Article 29: The general contractor for a construction project may subcontract part of the contracted work to subcontractors that possess the requisite qualifications; however, except for subcontracting arrangements specifically provided for in the general contract, such subcontracting must be approved by the project owner. In the case of general contracting, the construction of the main structural components of the building must be carried out entirely by the general contractor itself.


 

2. “Interpretation (I) of the Supreme People’s Court on the Application of Laws in Handling Disputes over Construction Project Construction Contract Cases”

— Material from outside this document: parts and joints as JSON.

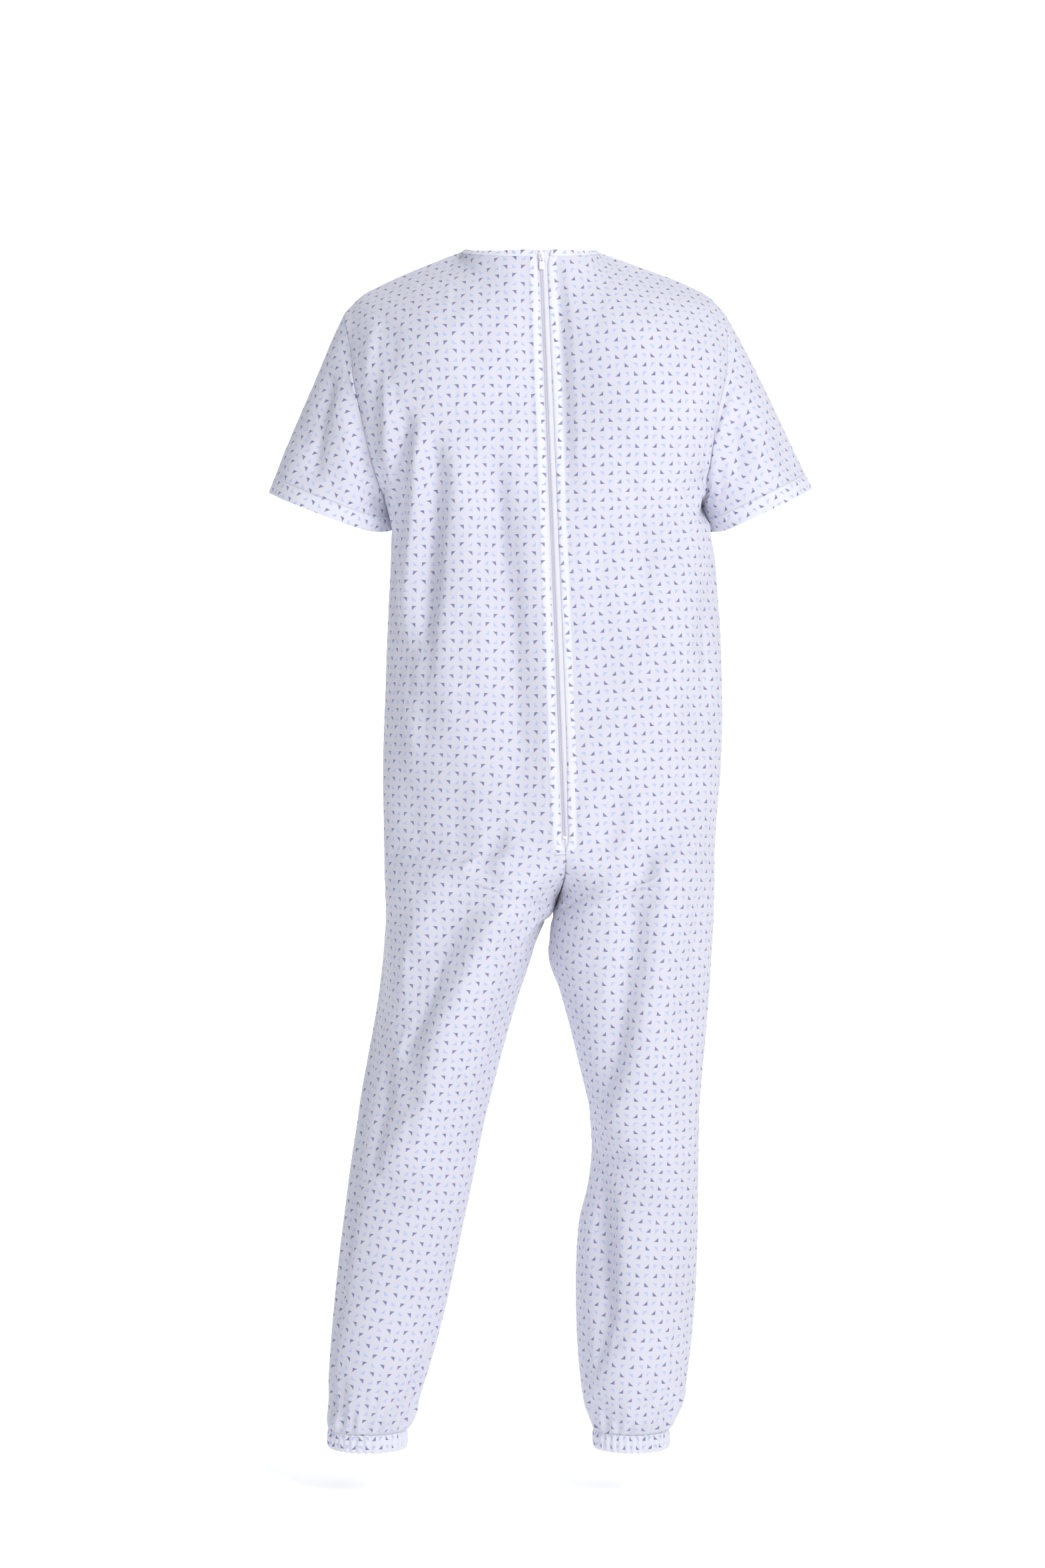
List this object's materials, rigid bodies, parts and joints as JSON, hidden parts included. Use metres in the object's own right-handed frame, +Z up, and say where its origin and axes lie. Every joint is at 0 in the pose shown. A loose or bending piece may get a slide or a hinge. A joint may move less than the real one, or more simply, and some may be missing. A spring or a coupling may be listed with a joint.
{
  "type": "back-zip patient suit",
  "caption": "One-piece printed cotton patient suit with short sleeves, long legs gathered at the cuffs, and a zip with a slider and pull down the middle of the back.",
  "frame": {"origin": "top end of the zip at the back of the neckline, where the wearer's neck holds the suit up", "axes": "+Z up along the suit's length, +X to the wearer's right hand, +Y the way the wearer faces, so the zip is on the -Y side"},
  "size_m": [0.6718, 0.2486, 1.4969],
  "materials": {
    "printed_cotton": "woven cotton with a small triangle print, soft sheen",
    "doubled_cotton": "the same cotton, two layers stitched",
    "zip_tape": "woven polyester tape",
    "zip_coil": "nylon coil",
    "elastic": "ribbed elastic",
    "zip_enamel": "white enamel on die-cast zinc"
  },
  "bodies": {
    "suit": {"left_back_panel": "printed_cotton", "right_back_panel": "printed_cotton", "left_front_panel": "printed_cotton", "right_front_panel": "printed_cotton", "left_sleeve": "printed_cotton", "right_sleeve": "printed_cotton", "left_sleeve_hem": "doubled_cotton", "right_sleeve_hem": "doubled_cotton", "neckband": "doubled_cotton", "left_leg_cuff": "doubled_cotton", "right_leg_cuff": "doubled_cotton", "left_cuff_elastic": "elastic", "right_cuff_elastic": "elastic", "left_zip_facing": "doubled_cotton", "right_zip_facing": "doubled_cotton", "left_zip_tape": "zip_tape", "right_zip_tape": "zip_tape", "left_zip_coil": "zip_coil", "right_zip_coil": "zip_coil", "left_top_stop": "zip_enamel", "right_top_stop": "zip_enamel", "bottom_stop": "zip_enamel"},
    "slider": {"zip_slider": "zip_enamel"},
    "pull": {"zip_pull": "zip_enamel"}
  },
  "joints": [
    {"name": "zip_slide", "type": "slide", "parent": "suit", "child": "slider", "axis": [0.0393, -0.0611, -0.9974], "range_m": [0, 0.705]},
    {"name": "pull_swing", "type": "hinge", "parent": "slider", "child": "pull", "pos_m": [0.00041, -0.10713, -0.01013], "axis": [-0.9992, -0.0024, -0.0393], "range_deg": [0, 165]}
  ]
}
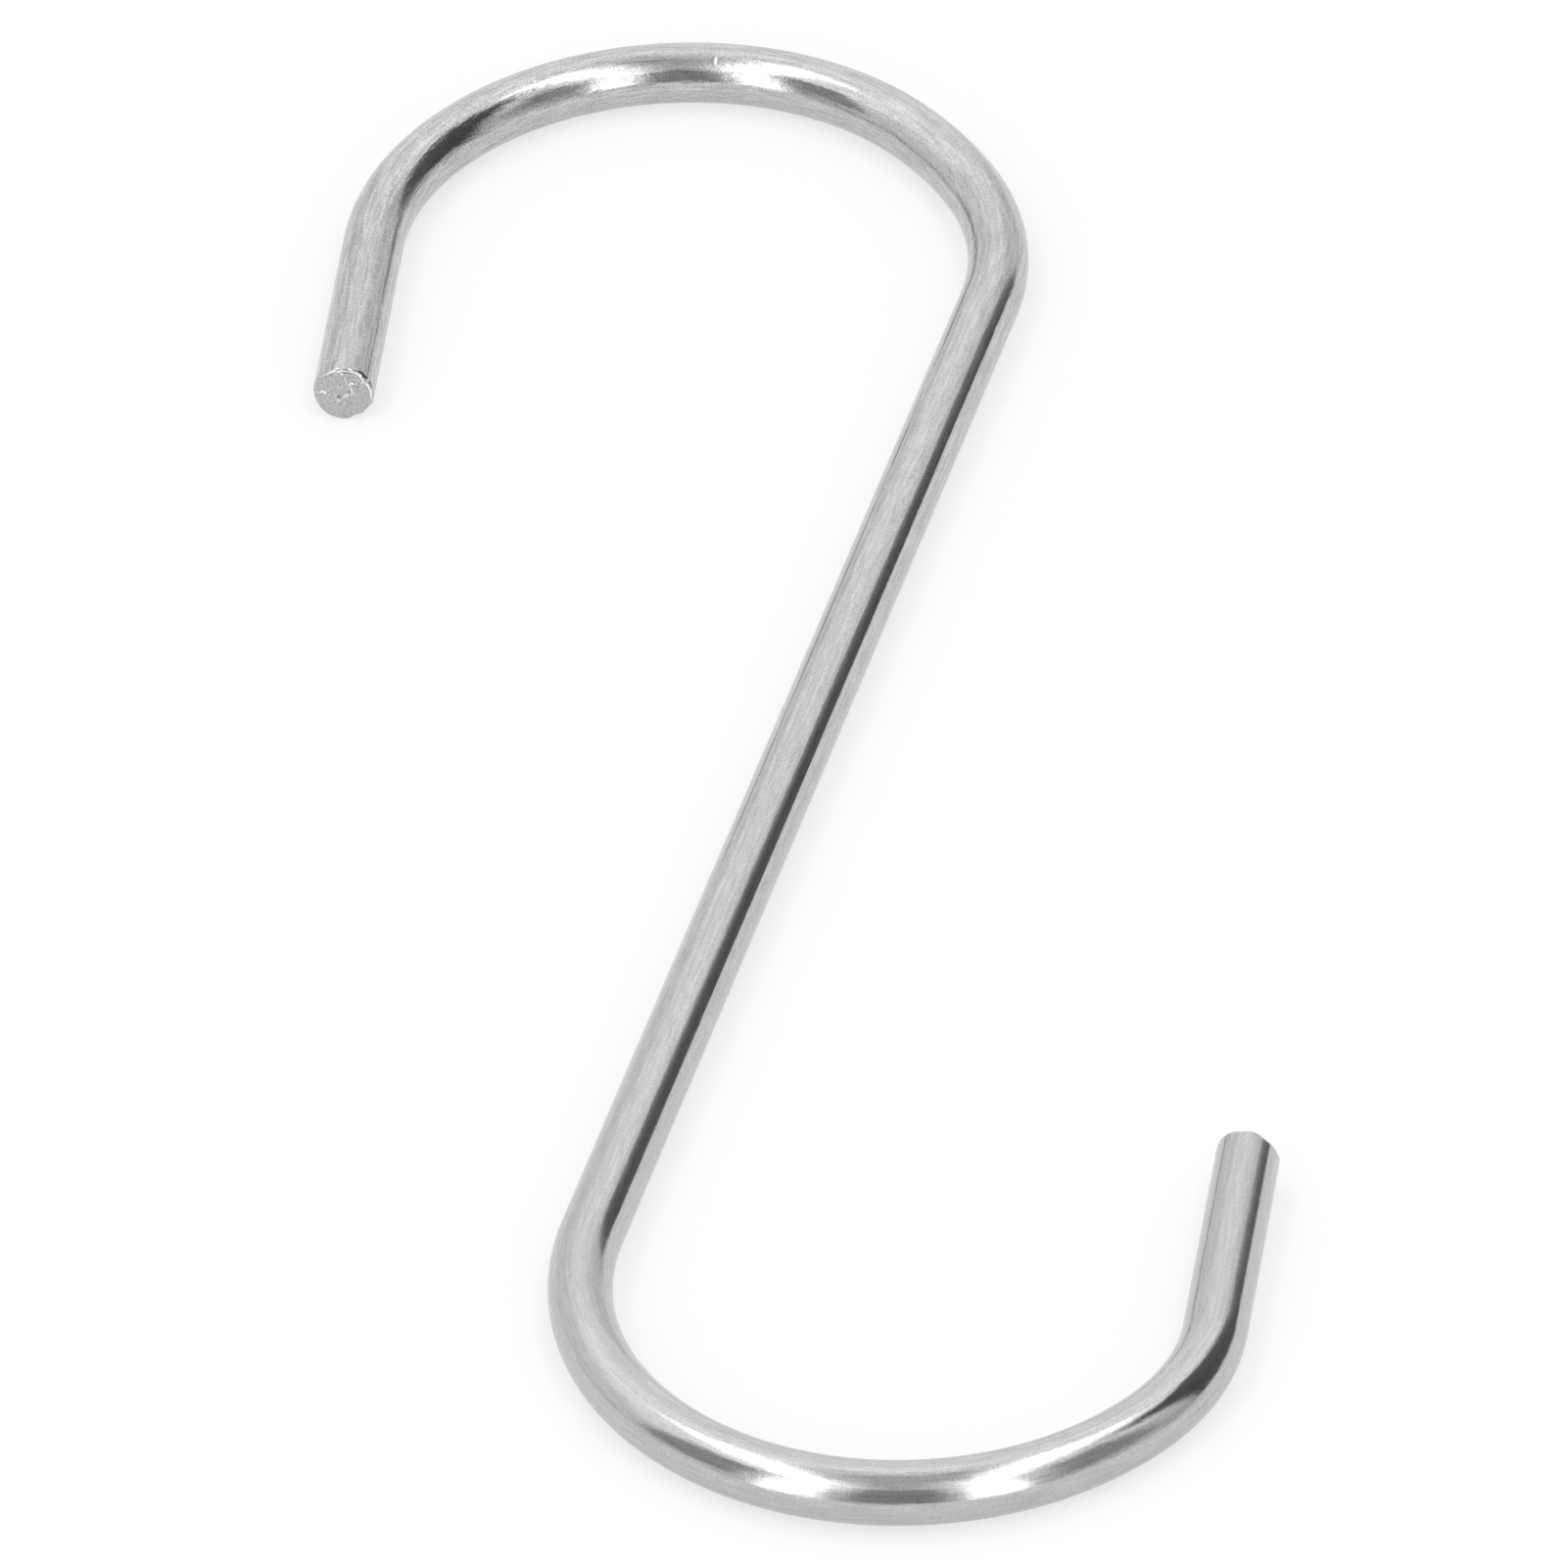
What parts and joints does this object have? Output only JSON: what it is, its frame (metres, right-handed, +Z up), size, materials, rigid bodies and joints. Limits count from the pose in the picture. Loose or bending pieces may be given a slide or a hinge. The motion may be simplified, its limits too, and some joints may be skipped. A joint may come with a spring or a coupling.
{
  "type": "s hook",
  "caption": "Open S hook bent from one length of round chrome-plated steel wire: a long straight shank with a round hook at each end, and plain sheared tips.",
  "frame": {"origin": "on the surface that the hook lies on, under the middle of its outline", "axes": "+Y along the straight shank, from the lower hook to the upper one; +Z up, square to the plane of the wire; +X to the side that the lower hook opens on"},
  "size_m": [0.0854, 0.1424, 0.004],
  "materials": {
    "chromed_wire": "bright chrome plate over drawn steel wire, with fine draw lines along it and bare grey sheared ends"
  },
  "bodies": {
    "root": {"s_hook": "chromed_wire"}
  },
  "joints": []
}
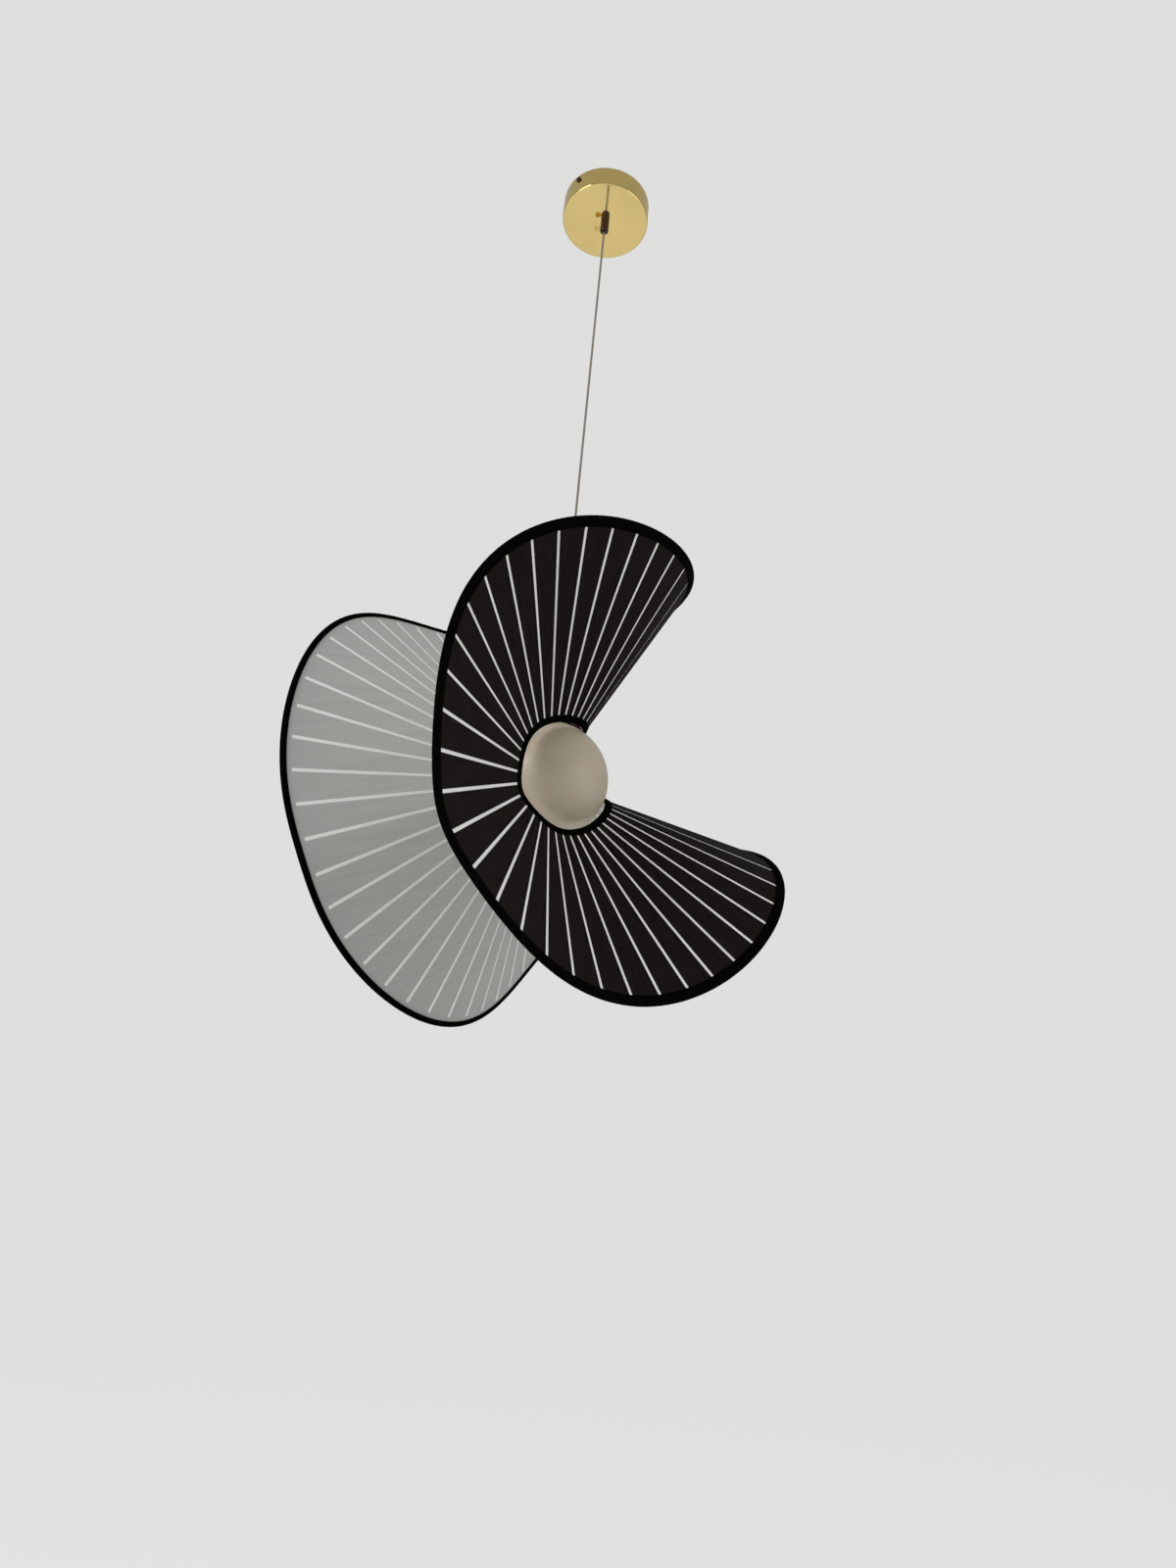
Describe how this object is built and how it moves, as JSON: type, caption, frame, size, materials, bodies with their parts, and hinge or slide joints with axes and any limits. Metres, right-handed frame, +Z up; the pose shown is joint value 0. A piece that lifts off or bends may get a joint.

Article 26: If the parties have agreed on the standard for calculating interest on unpaid project payments, such agreement shall prevail. In the absence of an agreement, interest shall be calculated based on the prevailing interest rate for similar loans at the same period or the prevailing market quote rate for loans at the same period.


 

Article 27: Interest shall begin to accrue from the date on which the project payment is due. If the parties have not agreed on the payment time or the agreement is unclear, the following dates shall be deemed as the due dates: (1) If the construction project has been actually delivered, the due date shall be the date of delivery; (2) If the construction project has not been delivered, the due date shall be the date on which the completion settlement documents are submitted; (3) If the construction project has not been delivered and the project payment has not yet been settled, the due date shall be the date on which a party files a lawsuit.


 

IV. Insights from Case Handling


 

1. A settlement agreement signed outside the scope of the construction contract has independent validity; the validity of the construction contract does not affect the validity of the settlement agreement, and the settlement agreement can serve as the basis for determining the project payment amount.


 

2. General contracting service fee The general contractor provides general contracting services to the specialized construction contractor directly appointed by the project owner. Consequently, the fees payable by the project owner (i.e., the construction entity) to the general contractor shall not be further charged by the general contractor to the specialized construction contractor in the form of general contracting service fees or management fees.


 

3. If the subcontract agreement or any supplementary agreement stipulates a management fee, the validity of such stipulation on the management fee needs to be assessed holistically. If the agreement on the management fee is accompanied by an agreed-upon settlement method, the court may treat this stipulation as part of the settlement agreement during the trial process.


 

V. Practical Experience and Recommendations


 

In the actual construction process, subcontractors often have no choice but to sign unreasonable management fee agreements with general contractors in order to receive project payments as soon as possible. When signing such agreements, it is crucial to carefully assess and strictly control factors such as project costs, profits, and risks to avoid unnecessary losses.